REPUBLIKA.CO.ID, JAKARTA -- Gunung Anak Krakatau yang terletak di Selat Sunda Provinsi Lampung mengalami letusan sebanyak 576 kali sepanjang hari Sabtu (18/8). Pos Pengamatan Gunung Anak Krakatau PVMBG melaporkan tinggi letusan antara 100 - 500 meter dari puncak kawah.
Kepala Pusat Data Informasi dan Humas Badan Nasional Penanggulangan Bencana (BNPB), Sutopo Purwo Nugroho mengatakan, letusan disertai lontaran abu vulkanik, pasir, lontaran batu pijar, dan suara dentuman.
“Secara visual, saat malam hari terlihat sinar api dan guguran lava pijar. Hembusan berlangsung 80 kali kejadian dengan amplitudo 5-30 mm dengan durasi 10-80 detik,” ujar dia, dalam siaran persnya, Ahad (19/8).
Menurut dia, ini adalah letusan terbanyak kedua sejak adanya peningkatan aktivitas vulkanik Gunung Anak Krakatau pada Juni lalu. Letusan terbanyak mencapai 745 kali letusan pada Sabtu (30/6).
Meski letusan Sabtu kemarin mencapai 576 kali, Sutopo mengatakan tidak ada letusan yang besar menimbulkan dampak kerusakan. Letusan yang terjadi cukup kecil namun beruntun. Selain itu, letusan tidak berpengaruh pada jalur penerbangan dan jalur pelayaran di Selat Sunda.
“Tidak ada peningkatan status gunung api. Status Gunung Anak Krakatau tetap Waspada (level II) dengan radius zona berbahaya di dalam radius 2 km. Bahkan status Waspada (level II) ini ditetapkan sejak 26/1/2012 hingga sekarang,” ujar dia.

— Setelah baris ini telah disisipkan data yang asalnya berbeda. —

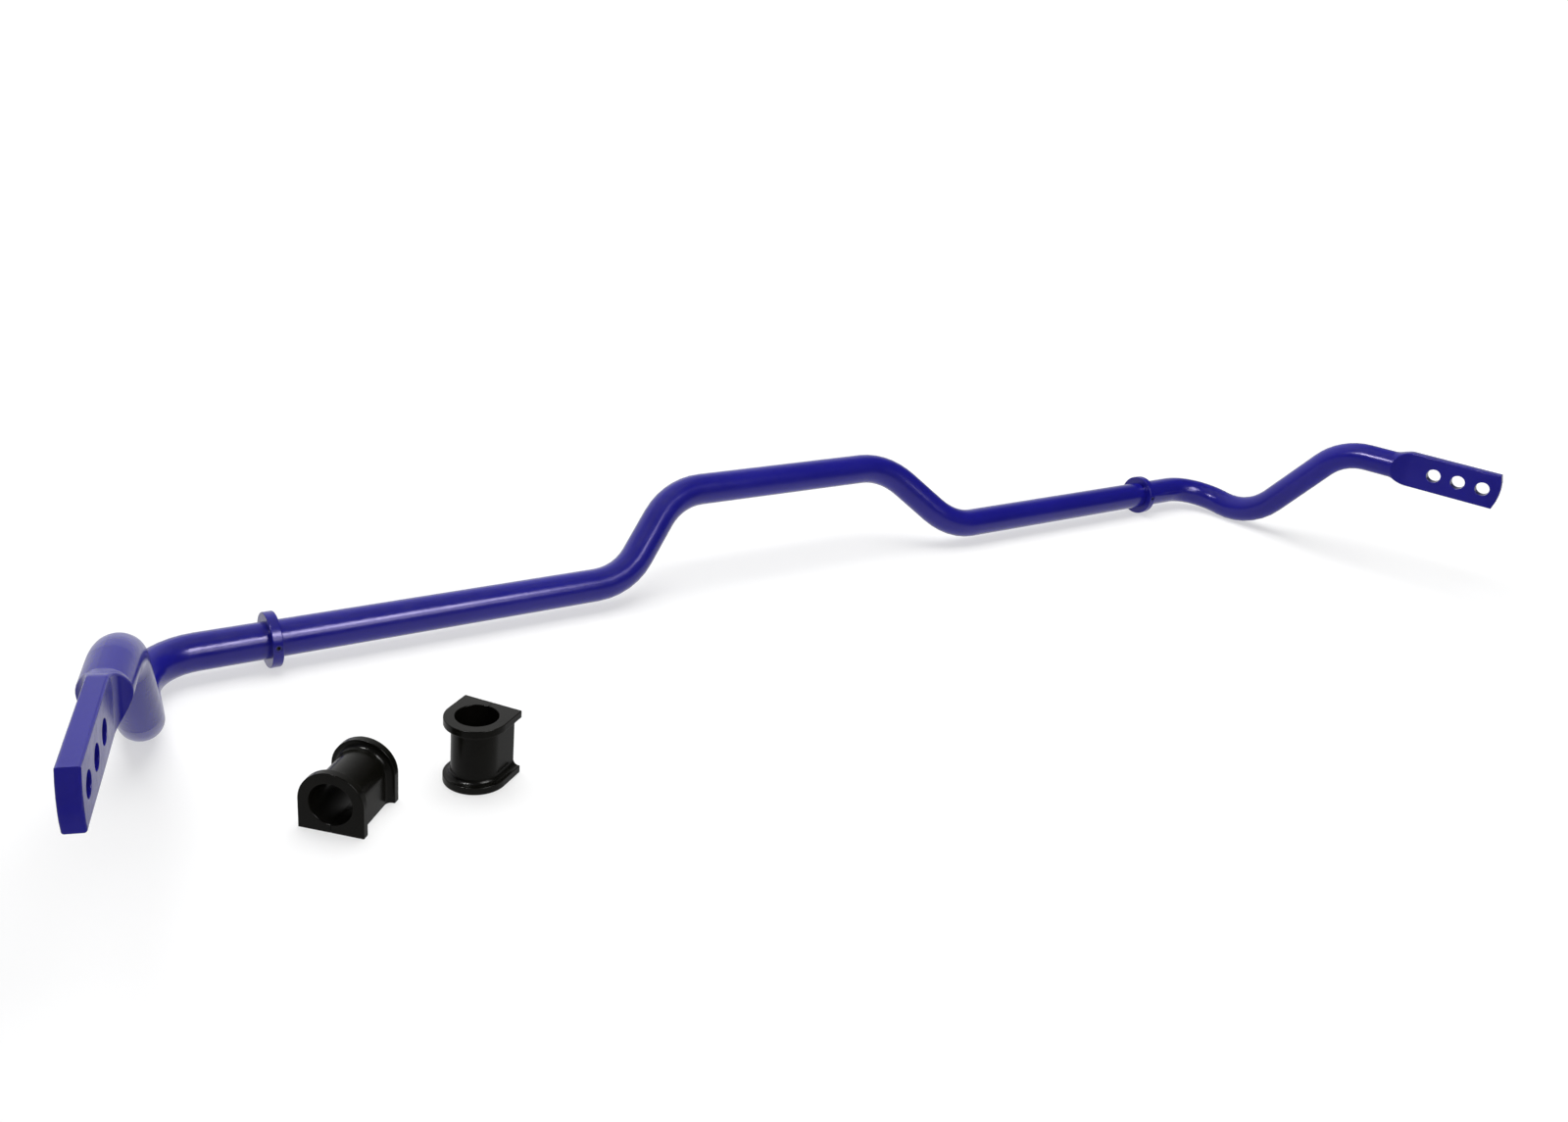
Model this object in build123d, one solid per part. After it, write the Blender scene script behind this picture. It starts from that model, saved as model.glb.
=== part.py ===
"""Rear sway bar with locating collars and split D-bushes, laid out at rest.

Row frame: +X runs along the bar, +Y points from the link blades towards the hump, +Z is up.
The bar lies on its two collars and on the undersides of its two arm bends.
The origin is under the middle of the whole set, on the surface it lies on.
"""
import os
from math import acos, copysign, cos, pi, radians, sin

from build123d import *

# ---- driving dimensions, mm and degrees ----

BAR_D = 22.0                # solid round spring steel
HUMP_TOP_HALF = 97.3        # half length of the raised middle, corner to corner
HUMP_FOOT_HALF = 151.2      # where the hump's slopes meet the main axis
HUMP_RISE = 56.0            # axis to axis, in the hump's own plane
HUMP_LEAN = 34.2            # the hump's plane leans back from upright by this much
ARM_ROOT_X = 456.7          # corner between the main axis and the arm
ARM_LOW = (463.7, -63.7, -8.76)    # lower corner of the arm, from the main axis
ARM_HIGH = (481.1, -125.9, 72.6)    # upper corner of the arm
BLADE_TIP = (520.0, -245.2, 71.3)   # middle of the blade's end
HUMP_TOP_BEND = 55.0        # bend radii, on the bar's centre line
HUMP_FOOT_BEND = 50.0
ARM_ROOT_BEND = 37.0
ARM_LOW_BEND = 47.5
ARM_HIGH_BEND = 42.0

BLADE_W = 28.5              # forged flat, across
BLADE_T = 9.0               # forged flat, through
BLADE_FLAT = 70.5           # from the end of the shoulder to the tip
SHOULDER = 14.0             # round to full width
SHOULDER_STEPS = 5          # sections that the shoulder is lofted through
SECTION_POINTS = 32
BLANK_SQUARENESS = 5.0      # superellipse power of the flared blank
DIE_RADIUS = 16.0           # hollow left by the forging die at the end of the flat
BLADE_EDGE = 1.2            # rounding of the blade's edges
TIP_BULGE = 2.8             # the tip is a shallow arc
LINK_HOLE_D = 11.0
LINK_HOLE_EDGE = 0.3        # rounding of each hole's rims
LINK_HOLE_FROM_TIP = 13.0
LINK_HOLE_PITCH = 18.9
LINK_HOLES = 3

COLLAR_X = 383.1            # middle of each collar
COLLAR_D = 33.0
COLLAR_W = 6.2
COLLAR_BORE_D = BAR_D + 0.08
COLLAR_EDGE = 0.7
GRUB_ANGLE = 5.0            # the grub screw points forward and this much above level
GRUB_D = 4.0                # M4
GRUB_HOLE_D = GRUB_D + 0.1
GRUB_LENGTH = 5.0
GRUB_GAP = 0.05             # between the screw's point and the bar
GRUB_SOCKET = 2.0           # across flats
GRUB_SOCKET_DEPTH = 1.8
GRUB_POINT = 0.6            # chamfer of the point

BUSH_LENGTH = 36.7
BUSH_FLANGE_R = 16.7
BUSH_FLANGE_T = 4.1
BUSH_BODY_R = 12.8
BUSH_BASE = 15.5            # bore axis to flat base
BUSH_BORE_D = BAR_D + 0.2
BUSH_NECK = 3.0             # fillet between body and flange
BUSH_SLIT = 0.3             # knife cut that lets the bush open over the bar
BUSH_EDGE = 0.4             # rounding of the flanges' rims and of the bore's mouths
BUSH_LEFT_FRONT = (-406.4, -178.0)  # centre of the front flange's base line, from the main axis
BUSH_LEFT_YAW = 44.4                # bore axis, from +X towards +Y
BUSH_RIGHT_AT = (-327.1, -162.3)    # bore axis of the bush that stands on its end
BUSH_RIGHT_YAW = 35.0               # its flat base faces this way

# ---- worked out from the above ----

BAR_R = BAR_D / 2
TOUCH = 0.01                # two places this close are the same place
SPARE = 1.0                 # how far a cutting shape runs past what it cuts
FLOOR_Z = -COLLAR_D / 2     # the surface that the set lies on, below the main axis


# ---- the bar ----

def centre_line():
    """Centre line of the right half, from the middle of the hump to the start of the blade."""
    lean = radians(HUMP_LEAN)
    hump = (HUMP_RISE * sin(lean), HUMP_RISE * cos(lean))
    tip = Vector(*BLADE_TIP)
    high = Vector(*ARM_HIGH)
    along = (tip - high).normalized()
    blade_start = tip - along * (BLADE_FLAT + SHOULDER)
    corners = [
        (0, *hump),
        (HUMP_TOP_HALF, *hump),
        (HUMP_FOOT_HALF, 0, 0),
        (ARM_ROOT_X, 0, 0),
        ARM_LOW,
        ARM_HIGH,
        blade_start,
    ]
    radii = [HUMP_TOP_BEND, HUMP_FOOT_BEND, ARM_ROOT_BEND, ARM_LOW_BEND, ARM_HIGH_BEND]
    return FilletPolyline(*corners, radius=radii), blade_start, along


def blank_section(height, width, squareness):
    """Closed outline between a circle, squareness 2, and a rounded block; X through, Y across."""
    points = []
    for number in range(SECTION_POINTS):
        turn = 2 * pi * number / SECTION_POINTS
        through = copysign(abs(cos(turn)) ** (2 / squareness), cos(turn)) * BAR_R
        across = copysign(abs(sin(turn)) ** (2 / squareness), sin(turn)) * width / 2
        points.append((through, across))
    return Pos(0, 0, height) * make_face(Spline(*points, periodic=True))


def shoulder_blank():
    """Round bar flared to the blade's width, still at full thickness, along +Z."""
    sections = [Circle(BAR_R)]
    for number in range(1, SHOULDER_STEPS + 1):
        station = number / SHOULDER_STEPS
        blend = station * station * (3 - 2 * station)
        width = BAR_D + (BLADE_W - BAR_D) * blend
        squareness = 2 + (BLANK_SQUARENESS - 2) * blend
        sections.append(blank_section(SHOULDER * station, width, squareness))
    return loft(sections) + extrude(sections[-1], BLADE_FLAT + TIP_BULGE)


def die_profile():
    """Side view of the forged end: the dies leave a flat that runs out in a hollow arc."""
    deep = BAR_R + SPARE
    half_t = BLADE_T / 2
    start = -SPARE
    tip = SHOULDER + BLADE_FLAT + SPARE
    sweep_angle = acos(1 - (deep - half_t) / DIE_RADIUS)
    hollow = [
        (SHOULDER - DIE_RADIUS * sin(turn), half_t + DIE_RADIUS * (1 - cos(turn)))
        for turn in (sweep_angle, sweep_angle / 2, 0)
    ]
    upper = [
        Line((start, deep), hollow[0]),
        ThreePointArc(*hollow),
        Line(hollow[-1], (tip, half_t)),
    ]
    lower = [mirror(edge, about=Plane.XZ) for edge in upper]
    ends = [Line((start, deep), (start, -deep)), Line((tip, half_t), (tip, -half_t))]
    face = make_face(upper + lower + ends)
    along_z = Plane(origin=(0, 0, 0), x_dir=(0, 0, 1), z_dir=(0, 1, 0))
    return extrude(along_z * face, BLADE_W, both=True)


def tip_profile():
    """Plan view of the blade: a long strip that ends in a shallow arc."""
    start = -SPARE
    end = SHOULDER + BLADE_FLAT
    half = BLADE_W
    sag = TIP_BULGE * (half / (BLADE_W / 2)) ** 2
    face = make_face([
        Line((start, -half), (start, half)),
        Line((start, half), (end - sag, half)),
        ThreePointArc((end - sag, half), (end, 0), (end - sag, -half)),
        Line((end - sag, -half), (start, -half)),
    ])
    along_z = Plane(origin=(0, 0, 0), x_dir=(0, 0, 1), z_dir=(-1, 0, 0))
    return extrude(along_z * face, BAR_D, both=True)


def blade():
    """Forged end with its link holes. Z runs to the tip, X through the flat, Y across it."""
    forged = shoulder_blank() & die_profile() & tip_profile()
    half_t = BLADE_T / 2
    flat_top = SHOULDER + BLADE_FLAT / 3
    rim = [
        edge for edge in forged.edges()
        if abs(abs(edge.center().X) - half_t) < TOUCH and edge.center().Z > flat_top
    ]
    forged = fillet(rim, BLADE_EDGE)
    for number in range(LINK_HOLES):
        height = SHOULDER + BLADE_FLAT - LINK_HOLE_FROM_TIP - number * LINK_HOLE_PITCH
        forged -= Pos(0, 0, height) * Rot(0, 90, 0) * Cylinder(LINK_HOLE_D / 2, BLADE_W)
    rims = [
        edge for edge in forged.edges().filter_by(GeomType.CIRCLE)
        if abs(edge.radius - LINK_HOLE_D / 2) < TOUCH
    ]
    return fillet(rims, LINK_HOLE_EDGE)


def half_bar():
    """Right half of the bar, cut at the middle of the hump."""
    line, blade_start, along = centre_line()
    profile = Plane(origin=line @ 0, z_dir=line % 0) * Circle(BAR_R)
    rod = sweep(profile, path=line)
    through = Vector(1, 0, 0) - along * along.X
    seat = Plane(origin=blade_start, x_dir=through, z_dir=along)
    return rod + seat * blade()


def bar():
    right = half_bar()
    return right + mirror(right, about=Plane.YZ)


# ---- collars and grub screws ----

def grub_frame(side):
    """Frame on a collar's middle with Z out through its grub screw."""
    turn = radians(GRUB_ANGLE)
    outward = (0, -cos(turn), sin(turn))
    return Plane(origin=(side * COLLAR_X, 0, 0), x_dir=(1, 0, 0), z_dir=outward)


def collar(side):
    ring = Cylinder(COLLAR_D / 2, COLLAR_W) - Cylinder(COLLAR_BORE_D / 2, COLLAR_W)
    outer = ring.edges().filter_by(GeomType.CIRCLE).sort_by(SortBy.RADIUS)[-2:]
    ring = fillet(outer, COLLAR_EDGE)
    ring = Pos(side * COLLAR_X, 0, 0) * Rot(0, 90, 0) * ring
    hole = Cylinder(GRUB_HOLE_D / 2, COLLAR_D, align=(Align.CENTER, Align.CENTER, Align.MIN))
    return ring - grub_frame(side) * hole


def grub_screw(side):
    upright = (Align.CENTER, Align.CENTER, Align.MIN)
    body = Cylinder(GRUB_D / 2, GRUB_LENGTH, align=upright)
    point = body.edges().filter_by(GeomType.CIRCLE).sort_by(Axis.Z)[0]
    body = chamfer(point, GRUB_POINT)
    hexagon = RegularPolygon(GRUB_SOCKET / 2, side_count=6, major_radius=False)
    socket = Pos(0, 0, GRUB_LENGTH) * extrude(hexagon, -GRUB_SOCKET_DEPTH)
    return grub_frame(side) * Pos(0, 0, BAR_R + GRUB_GAP) * (body - socket)


# ---- bushes ----

def d_outline(radius):
    """Round top and flat base; X across, Y up, with the origin on the bore's axis."""
    block = Pos(0, -BUSH_BASE / 2) * Rectangle(2 * radius, BUSH_BASE)
    above_base = Pos(0, 2 * radius - BUSH_BASE) * Rectangle(4 * radius, 4 * radius)
    return (Circle(radius) + block) & above_base


def spool():
    """Two D flanges on a D body. Z along the bore, Y from the flat base to the round top."""
    flange = extrude(d_outline(BUSH_FLANGE_R), BUSH_FLANGE_T)
    body = extrude(d_outline(BUSH_BODY_R), BUSH_LENGTH)
    return flange + body + Pos(0, 0, BUSH_LENGTH - BUSH_FLANGE_T) * flange


def is_neck(edge):
    """True for an edge where the body meets a flange's inner face."""
    middle = edge.center()
    heights = (BUSH_FLANGE_T, BUSH_LENGTH - BUSH_FLANGE_T)
    at_flange = min(abs(middle.Z - height) for height in heights) < TOUCH
    if not at_flange or edge.bounding_box().size.Z > TOUCH:
        return False
    if edge.geom_type == GeomType.CIRCLE:
        return abs(edge.radius - BUSH_BODY_R) < TOUCH
    return abs(abs(middle.X) - BUSH_BODY_R) < TOUCH


def is_rim(edge):
    """True for an edge around the top and sides of a flange."""
    middle = edge.center()
    if edge.bounding_box().size.Z > TOUCH or middle.Y < TOUCH - BUSH_BASE:
        return False
    if edge.geom_type == GeomType.CIRCLE:
        return abs(edge.radius - BUSH_FLANGE_R) < TOUCH
    return abs(abs(middle.X) - BUSH_FLANGE_R) < TOUCH


def is_mouth(edge):
    """True for an edge where the bore breaks out of a flange."""
    return edge.geom_type == GeomType.CIRCLE and abs(edge.radius - BUSH_BORE_D / 2) < TOUCH


def bush():
    """Split D-bush, filleted, bored and cut through its base."""
    solid = spool()
    solid = fillet([edge for edge in solid.edges() if is_neck(edge)], BUSH_NECK)
    solid = fillet([edge for edge in solid.edges() if is_rim(edge)], BUSH_EDGE)
    middle = Pos(0, 0, BUSH_LENGTH / 2)
    solid -= middle * Cylinder(BUSH_BORE_D / 2, BUSH_LENGTH)
    solid = fillet([edge for edge in solid.edges() if is_mouth(edge)], BUSH_EDGE)
    return solid - middle * Pos(0, -BUSH_BASE / 2) * Box(BUSH_SLIT, BUSH_BASE, BUSH_LENGTH)


def bush_left():
    """Lies on its flat base; its bore points away to the right."""
    turn = radians(BUSH_LEFT_YAW)
    bore = (cos(turn), sin(turn), 0)
    across = (-sin(turn), cos(turn), 0)
    seat = Plane(origin=(*BUSH_LEFT_FRONT, FLOOR_Z + BUSH_BASE), x_dir=across, z_dir=bore)
    return seat * bush()


def bush_right():
    """Stands on one flange with its bore upright."""
    turn = radians(BUSH_RIGHT_YAW)
    across = (-sin(turn), cos(turn), 0)
    seat = Plane(origin=(*BUSH_RIGHT_AT, FLOOR_Z), x_dir=across, z_dir=(0, 0, 1))
    return seat * bush()


def nodes():
    """Every node by name, moved so that the origin is under the middle of the set."""
    made = {"bar": bar()}
    for side, word in ((-1, "left"), (1, "right")):
        made[f"collar_{word}"] = collar(side)
        made[f"grub_screw_{word}"] = grub_screw(side)
    made["bush_left"] = bush_left()
    made["bush_right"] = bush_right()
    boxes = [shape.bounding_box() for shape in made.values()]
    middle_y = (min(box.min.Y for box in boxes) + max(box.max.Y for box in boxes)) / 2
    shift = Pos(0, -middle_y, -FLOOR_Z)
    return {name: shift * shape for name, shape in made.items()}


if __name__ == "__main__":
    os.makedirs("parts", exist_ok=True)
    for name, shape in nodes().items():
        export_step(shape, f"parts/{name}.step")
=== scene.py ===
"""Looks of the sway bar: powder-coated bar and collars, blackened grub screws, cast bushes."""
import math

import bpy
from mathutils import Matrix, Vector


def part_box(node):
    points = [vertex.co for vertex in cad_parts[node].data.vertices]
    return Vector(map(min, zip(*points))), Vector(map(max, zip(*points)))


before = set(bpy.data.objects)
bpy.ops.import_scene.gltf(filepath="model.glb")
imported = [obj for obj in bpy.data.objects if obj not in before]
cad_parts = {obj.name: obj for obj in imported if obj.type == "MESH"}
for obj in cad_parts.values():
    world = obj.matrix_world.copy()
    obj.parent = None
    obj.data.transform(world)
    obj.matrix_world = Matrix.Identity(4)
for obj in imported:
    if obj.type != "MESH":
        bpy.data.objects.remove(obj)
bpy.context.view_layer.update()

# ---- places and sizes, metres and degrees ----

CAMERA_PLACE = (-0.5692, -0.6052, 0.3736)
CAMERA_AIM = (-0.0549, 0.0518, 0.0363)
CAMERA_ROLL = 6.664
CAMERA_LENS = 30.06         # millimetres
CAMERA_SENSOR = 36.0        # millimetres
CAMERA_CLIP = (0.01, 50.0)
FLOOR_REACH = 7.0
FLOOR_FADE = (0.6, 1.4)     # from here outwards the floor turns into the white backdrop
BACKDROP_RADIUS = 7.0
BACKDROP_RINGS = 12
BACKDROP_SPOKES = 32
SCREW_ANGLE = 5.0           # each grub screw points forward and this much above level
SOCKET_REACH = 0.0012       # the uncoated socket, out from the screw's axis
SOCKET_BLEND = 0.04         # black turns into blue over this share of it, either side

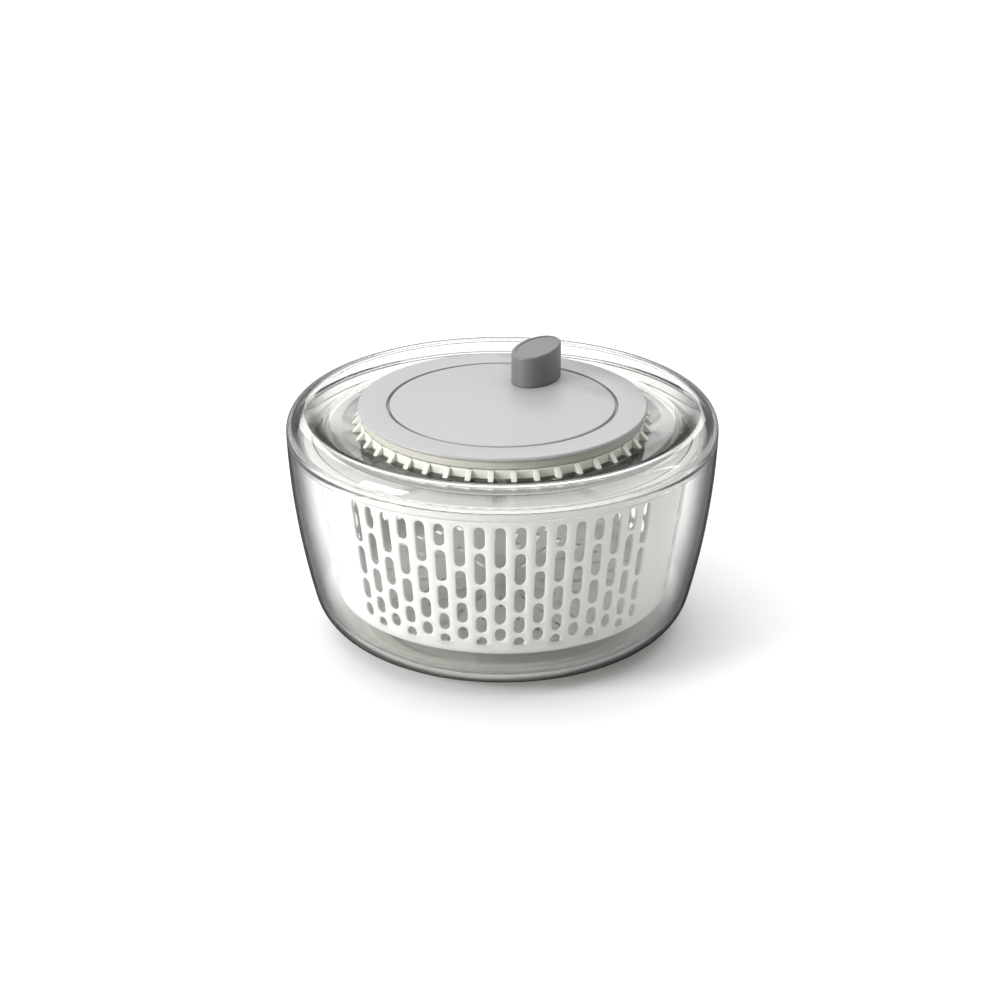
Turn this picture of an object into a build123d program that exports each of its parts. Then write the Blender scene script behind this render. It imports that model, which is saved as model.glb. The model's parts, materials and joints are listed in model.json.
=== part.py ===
"""Salad spinner: a clear bowl with a slotted white basket inside, under a clear lid with a crank disc.

The crank disc carries an internal ring gear. It turns three idlers on pins in the lid, and they turn
the drive gear at the centre, whose spindle goes down through the lid to the drive plate. The plate's
tabs sit in notches in the basket's rim, so the basket turns with it on the pivot pin in the bowl.

Millimetres, +Z up. The origin is at the centre of the surface that the foot ring stands on.
"""

import os
from math import acos, atan2, cos, degrees, pi, radians, sin, sqrt, tan

from build123d import *

# ---------------------------------------------------------------- bowl
RIM_RADIUS = 130.0          # outside of the bowl and of the lid, at the seam
RIM_HEIGHT = 125.0          # the seam, above the table
BOWL_WALL = 3.0
BOWL_FLOOR = 4.0
WALL_LEAN = 2.0             # degrees that the wall leans in at the rim
WALL_CURVE_RADIUS = 470.0   # barrel curve of the wall, seen in section
BASE_FILLET = 30.0
PIVOT_BOSS_RADIUS = 9.0
PIVOT_BOSS_HEIGHT = 8.0     # above the bowl's floor
PIVOT_BOSS_TAPER = 4.0      # degrees

# ---------------------------------------------------------------- foot ring
FOOT_LIFT = 1.0             # how far the foot ring holds the bowl off the table
FOOT_DEPTH = 1.6            # how deep the ring is set into the bowl's base
FOOT_WIDTH = 8.0
FOOT_INSET = 1.0            # from the edge of the flat of the base to the ring's outside

# ---------------------------------------------------------------- pivot
PIN_RADIUS = 3.0
PIN_TIP_FILLET = 2.4
PIN_SET = 6.0               # how deep the pin is pressed into its boss
PIN_TOP = 32.0              # height of the pin's tip
BUSH_WALL = 3.5
BUSH_ROOF = 3.0
BUSH_FLANGE_RADIUS = 10.5
BUSH_FLANGE = 2.0
RUNNING = 0.06              # radial clearance of a shaft in its bore
LOOSE = 0.4                 # clearance between pieces that only locate each other

# ---------------------------------------------------------------- basket
BASKET_FLOOR_HEIGHT = 22.0
BASKET_RIM_DROP = 3.5       # the basket's rim, below the seam
BASKET_WALL = 2.0
BASKET_GAP = 14.5           # from the bowl's outside to the basket's, at the rim
BASKET_TAPER = 0.142        # how much the radius shrinks for each millimetre down
BASKET_FILLET = 9.0
BASKET_FLANGE_REACH = 3.5
BASKET_FLANGE = 2.2
HUB_WALL = 2.4
COLUMNS = 60                # pitch positions round the basket
PANELS = 3                  # groups of slotted columns
PANEL_COLUMNS = 17          # slotted columns in a group, with a plain strip between groups
PANEL_TURN = -0.6           # degrees from -Y to the middle of the first group
SLOT_WIDTH = 6.3
SLOT_GAP = 2.6
SLOT_DROP = 11.0            # from the rim down to the top of every column
LONG_FIRST = (27.2, 19.1, 13.9, 8.9)
SHORT_FIRST = (14.8, 21.2, 16.3, 11.4, 6.7)
CUT_START = 0.8             # shares of the rim's radius that a slot's cut starts and ends at
CUT_END = 1.05
FLOOR_SLOT_WIDTH = 4.0
# circle and length as shares of the floor's radius, and the number of slots
FLOOR_RINGS = ((0.325, 12, 0.173), (0.54, 18, 0.152), (0.735, 30, 0.13), (0.905, 36, 0.108))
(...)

Status Waspada berarti aktivitas vulkanik di atas normal sehingga berpotensi terjadi erupsi kapan saja. Sutopo mengatakan, itu tidak membahayakan selama masyarakat tidak melakukan aktivitasnya di dalam radius 2 km.
“Erupsi Gunung Anak Krakatau adalah hal yang biasa dan normal. Ibarat manusia, gunung ini masih dalam pertumbuhan. Gunung akan menambah tubuhnya untuk lebih tinggi, besar, dan lebih gagah dengan cara meletus. Gunung ini masih aktif meltus untuk tumbuh besar dan tinggi dengan melakukan erupsi. Tetapi energi letusannya tidak besar,” kata dia.
Gunung Anak Krakatau muncul dari permukaan laut sekitar tahun 1927. Rata-rata pertambahan tinggi sekitar 4-6 meter per tahun. Energi erupsi yang dikeluarkan juga tidak besar. Sutopo menjelaskan, peluang terjadinya letusan besar seperti Gunung Krakatau pada 1883 sangat kecil. Bahkan, beberapa ahli mengatakan tidak mungkin untuk saat ini.
Ia mengimbau agar masyarakat tetap tenang. BPBD Provinsi Banten, BPBD Provinsi Lampung, PVMBG dan BKSDA telah melakukan langkah antisipasi. Justru sesungguhnya, letusan tersebut adalah peluang untuk berwisata dan edukasi gunungapi.
“Tidak semua negara memiliki gunung api. Indonesia memiliki 127 gunung api aktif atau 13 persen dari seluruh gunung api yang ada di Indonesia,” katanya.